Pacing was not quick. Even when the tempo rose, every idea took its time. Marking the first half of 88BoaDrum was an extended Krautrock jam, the first time I've thought directly of Neu! when listening to the Boredoms despite their penchant for the motorik. Advantage: Boredoms; Neu! never had a rhythm section this big. The second half came with a quite simple and quite beautiful gesture by Eye, controlling a white noise like gentle ocean waves and motioning for the drummers to follow his tide with their cymbals. The final movement was a majestic song with call-and-response sing/chants from Eye and Yoshimi, and no matter how long everything felt in the moment, it was "before you knew it" that every drummer was going back to cymbal rolls one by one.

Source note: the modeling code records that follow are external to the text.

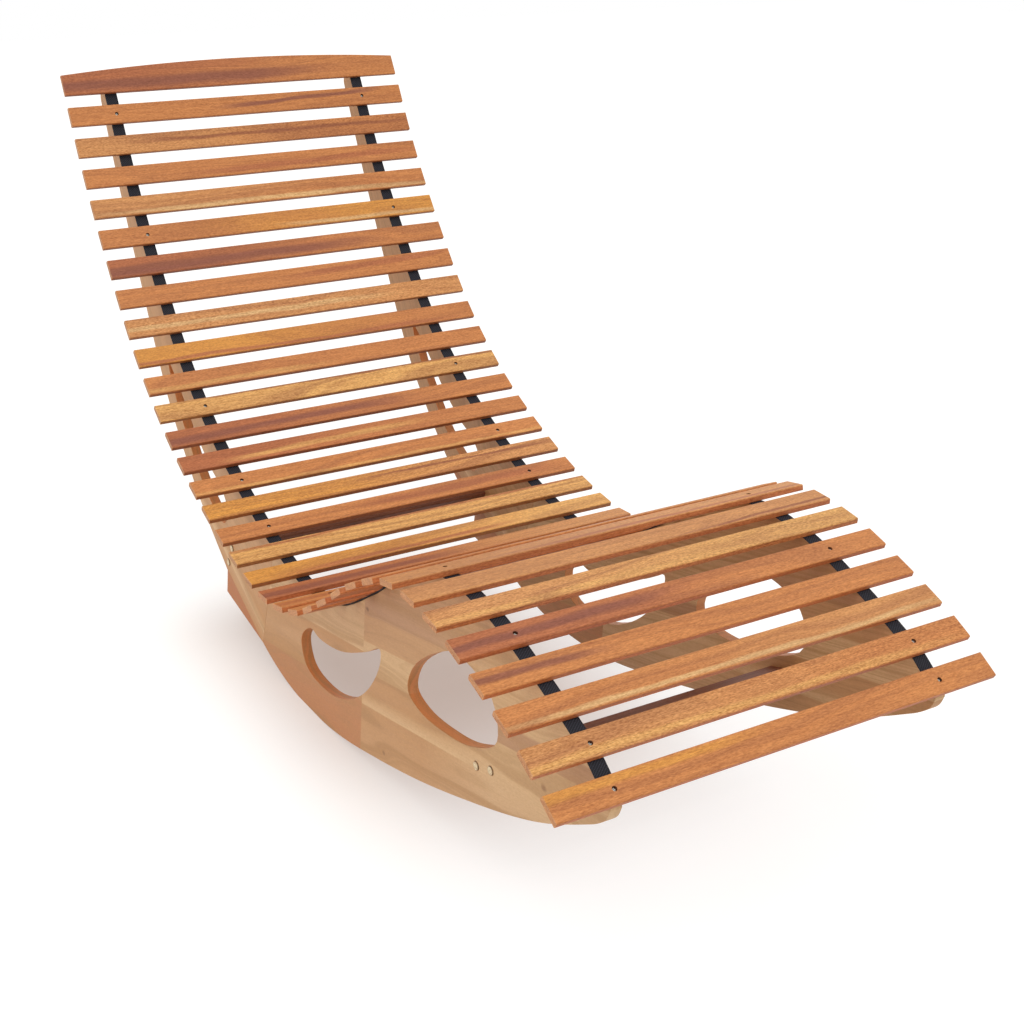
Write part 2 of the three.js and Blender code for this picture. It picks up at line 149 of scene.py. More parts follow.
def ring_streaks(tree, place, bent, seed):
    """1 in late wood and 0 in early wood: uneven noise read off the distance to the pith line.

    The distance is the length of (y, z) of bent place + pith + run * lean, in rings.
    """
    luck = put(tree, "ShaderNodeTexWhiteNoise", {"W": seed}, take=1, noise_dimensions="1D")
    pith = put(tree, "ShaderNodeVectorMath",
               {0: luck, 1: (0, PITH_SPREAD_MM, PITH_SPREAD_MM), 2: PITH_CORNER_MM},
               operation="MULTIPLY_ADD")
    lean = put(tree, "ShaderNodeSeparateXYZ", {0: luck})
    along = put(tree, "ShaderNodeSeparateXYZ", {0: place})
    lean = put(tree, "ShaderNodeMath", {0: lean, 1: PITH_LEAN, 2: -PITH_LEAN / 2},
               operation="MULTIPLY_ADD")
    lean = put(tree, "ShaderNodeMath", {0: lean, 1: along}, operation="MULTIPLY")
    lean = put(tree, "ShaderNodeCombineXYZ", {"Y": lean, "Z": lean})
    spoke = put(tree, "ShaderNodeVectorMath", {0: bent, 1: pith}, operation="ADD")
    spoke = put(tree, "ShaderNodeVectorMath", {0: spoke, 1: lean}, operation="ADD")
    spoke = put(tree, "ShaderNodeVectorMath", {0: spoke, 1: (0, 1, 1)}, operation="MULTIPLY")
    radius = put(tree, "ShaderNodeVectorMath", {0: spoke}, take=1, operation="LENGTH")
    radius = put(tree, "ShaderNodeMath", {0: radius, 1: 1 / RING_MM}, operation="MULTIPLY")
    radius = put(tree, "ShaderNodeMath", {0: seed, 1: RING_SEED_STEP, 2: radius},
                 operation="MULTIPLY_ADD")
    rings = put(tree, "ShaderNodeTexNoise", {"W": radius, "Scale": 0.55, "Detail": 4,
                                             "Roughness": 0.62}, noise_dimensions="1D")
    return put(tree, "ShaderNodeMapRange", {0: rings, 1: LATE_WOOD[0], 2: LATE_WOOD[1]},
               interpolation_type="SMOOTHSTEP")


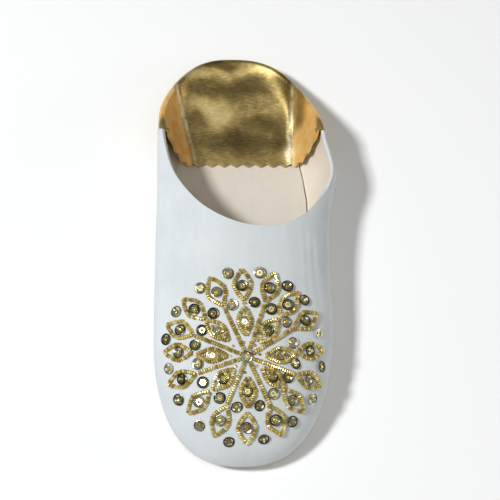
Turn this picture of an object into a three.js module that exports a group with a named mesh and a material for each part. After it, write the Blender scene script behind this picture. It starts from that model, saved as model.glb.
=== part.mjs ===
// A left babouche: a backless leather house slipper whose gold back part is trodden flat onto the insole.
// Millimetres, +Z up, toe towards -Y, heel towards +Y, outer side of the foot towards +X.
// Stations along the foot are distances behind the toe tip.
import * as THREE from "three";

// ---------------------------------------------------------------- driving dimensions
const LENGTH = 246; // toe tip to the fold at the back of the heel
const BALL_HALF = 50; // half the width over the upper at the ball
const TOE_ROUND = 80; // the toe's curve takes this much of the length
const TOE_POWER = 2.45; // superellipse power of the toe's outline
const SEAM = 189; // station of the side seams, where white quarters meet the gold back
const HEEL_ROUND = 56; // the heel's curve takes this much of the length
const HEEL_FULLNESS = 1.5; // how late the sides turn in towards the heel
const HEEL_BLUNTNESS = 0.75; // how square the back of the heel is

const SOLE_THICKNESS = 2.6;
const INSOLE_THICKNESS = 3;
const UPPER_WALL = 2; // outer leather and lining together
const BACK_WALL = 1.6; // the softer gold leather and its lining
const GAP = 0.3; // between pieces that touch
const SOLE_EDGE = 1.8; // the sole reaches this far out from the closing seam
const INSOLE_EDGE = 1.9; // the insole stops this far inside the closing seam

const TOE_SPRING = { from: 52, height: 3.4 };
const ARCH = { from: 108, to: 166, height: 1.2 };
const TOE_DOME = 30; // length in which the vamp rises from the toe tip to its crown line

const FOLD_INSET = 2.4; // half the breadth of the rounded fold along the top of the back part
const PINKING = { depth: 2, panelLobes: 8, sideLobes: 4, columnsPerLobe: 4 };

// The widest line of the upper seen from above: its middle, its half width between the toe's and the
// heel's curves, and how far the walls lean out from the sole to the outer side of the foot.
const PLAN = [
  { station: 0, middle: -2.3, half: 50, lean: 0 },
  { station: 20, middle: -1.5, half: 50, lean: 0 },
  { station: 55, middle: -0.8, half: 50, lean: 0 },
  { station: 80, middle: 0, half: 50, lean: 0 },
  { station: 108, middle: -0.2, half: 49.3, lean: 0 },
  { station: 136, middle: 0.3, half: 49, lean: 0.6 },
  { station: 151, middle: 1.4, half: 49.6, lean: 2 },
  { station: 162, middle: 2.6, half: 50.6, lean: 3 },
  { station: 172, middle: 2.1, half: 50.1, lean: 2.6 },
  { station: 184, middle: 0.3, half: 48.1, lean: 0.8 },
  { station: 190, middle: 0.1, half: 47.6, lean: 0 },
  { station: 211, middle: -1.8, half: 47.9, lean: 0 },
  { station: 229, middle: -2.5, half: 47.9, lean: 0 },
  { station: 246, middle: -2.3, half: 47.9, lean: 0 },
];

// The wall at each station: height of its widest line, rise of the crown above that line,
// how far the closing seam is tucked in under it, and the power of the curve between the two.
const WALL = [
  { station: 0, widest: 11, rise: 20.5, tuck: 4, power: 2 },
  { station: 20, widest: 12, rise: 23, tuck: 4, power: 2 },
  { station: 40, widest: 15, rise: 25.5, tuck: 4.2, power: 2 },
  { station: 60, widest: 17, rise: 28, tuck: 4.5, power: 2 },
  { station: 80, widest: 18, rise: 29.5, tuck: 4.6, power: 2 },
  { station: 100, widest: 19.5, rise: 30, tuck: 5.2, power: 2 },
  { station: 125, widest: 22, rise: 30, tuck: 6.5, power: 1.9 },
  { station: 145, widest: 27, rise: 26.5, tuck: 8.5, power: 1.7 },
  { station: 160, widest: 32, rise: 21.5, tuck: 10.5, power: 1.5 },
  { station: 175, widest: 35, rise: 16, tuck: 11.5, power: 1.5 },
  { station: 190, widest: 35.5, rise: 15, tuck: 11.5, power: 1.5 },
  { station: 205, widest: 29.5, rise: 4, tuck: 9, power: 1.6 },
  { station: 220, widest: 20.5, rise: 2.6, tuck: 6.5, power: 1.8 },
  { station: 232, widest: 14.3, rise: 2.5, tuck: 5, power: 2 },
  { station: 246, widest: 11.6, rise: 2.4, tuck: 4, power: 2 },
];

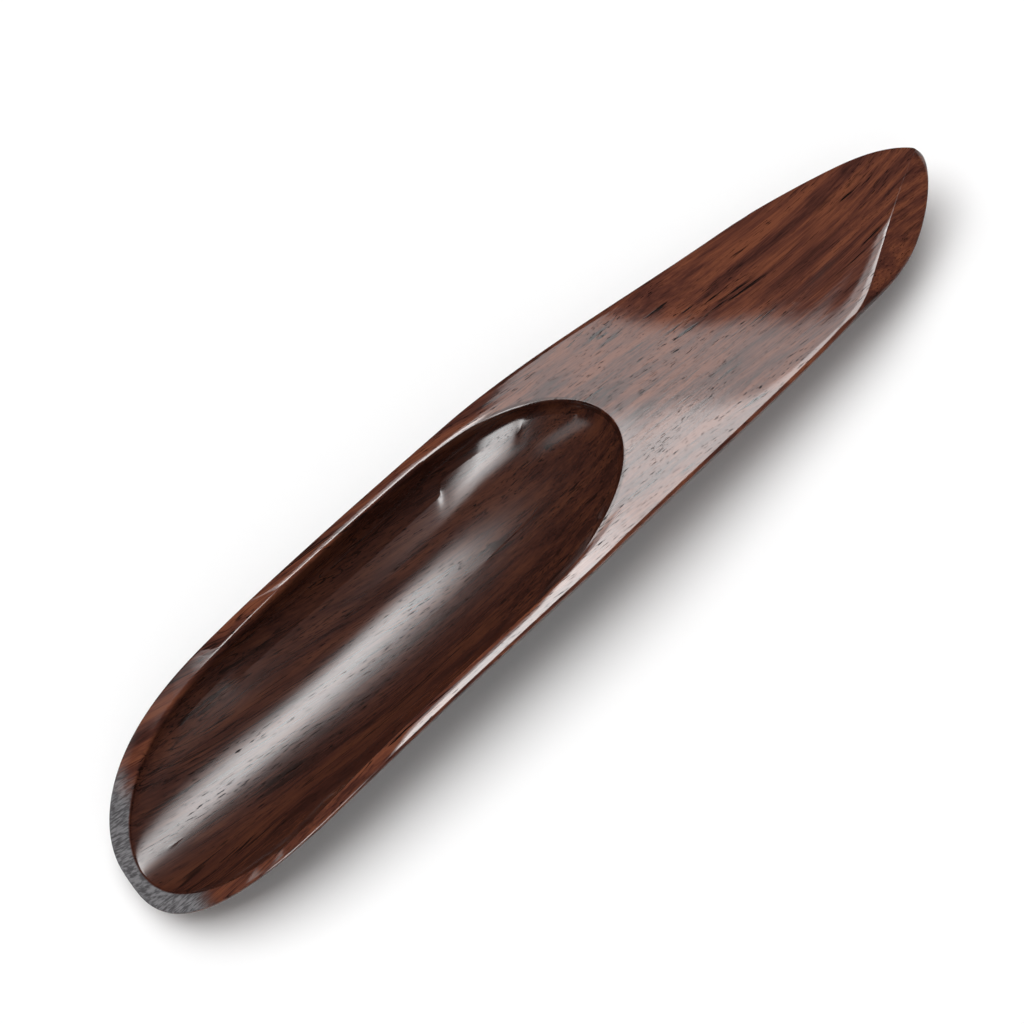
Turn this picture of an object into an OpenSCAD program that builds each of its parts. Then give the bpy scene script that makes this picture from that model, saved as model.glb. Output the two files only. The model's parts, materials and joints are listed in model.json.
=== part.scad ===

As an event, 88BoaDrum worked like a charm. As a musical piece by the Boredoms, 88BoaDrum didn't feel like a regression as much as an advance that required some compromises. In quartet form, the Boredoms have honed their focus and chops such that the piece's movements are now unpredictable, summoning numerous polyrhythms and evoking many genres, perhaps setting chaotic improvisation against a locked groove, perhaps going through a complicated series of unison patterns or passing a pattern in a circle (or triangle, as the case may be with three drummers), and definitely singing, chanting, shouting, different things all throughout, the whole shebang led by Yamataka Eye.
Versions of these elements were present in 88BoaDrum, and a friend who had also seen their latest quartet piece still felt moved to comment that this performance was yet more evidence of their ability to compose for drumkit ensembles. He was right, but I definitely noticed a sort of holding back in order to keep the 88 extra drummers in order. Eye used his voice far less often than he has lately in performance, and the Boredoms themselves were generally constrained to uncomplicated, four-and-eight-based patterns. The sound was even less intense and loud than their shows normally are.
There was of course compensation, even if only by the fact of the size and nature of the ensemble gathered here. Where the patterns would usually be more complex and the sound usually louder, the sonic nuance and visual spectacle of the amplified quartet being surrounded and backed up by 88 unamplified drumkits made up for it. In other words, nothing's stopping me from trying to get to 99BoaDrum, if it happens. 88BoaDrum was moving and exceptional. My overall takeaway, however, is that a Boredoms show, whether with 80 drummers or 91 drummers or merely three, is a Boredoms show, and a Boredoms show is a moving and exceptional one to see. The fact that they remain so strange, that they can remain the Boredoms, and can even put on an event like this is proof enough; they are top tier, world class, and amen.








Comments (4)
Hell yeah. That sounds awesome. If they plan on a 9/9/09 I'll have to start making plans to see them now. I wonder if I can lobby to get them to perform in downtown Fayetteville. Maybe I could apply to be a drummer. How awesome would that be?! I'd need to start practicing though. Great write up Spencer!
are you sure about that 91 drummer stat? I think the diagram from last year includes the boredoms in the count.
Alls I know is I counted the official list of drummers that were not the Boredoms and it added up to 88...
yeah i did that too. you are correct. you'd think with such an emphasis on the 88 that they'd take all that into account. I'm actually pretty bothered by that detail. I also look silly in my review now I'm sure. Yours on the other hand is excellent.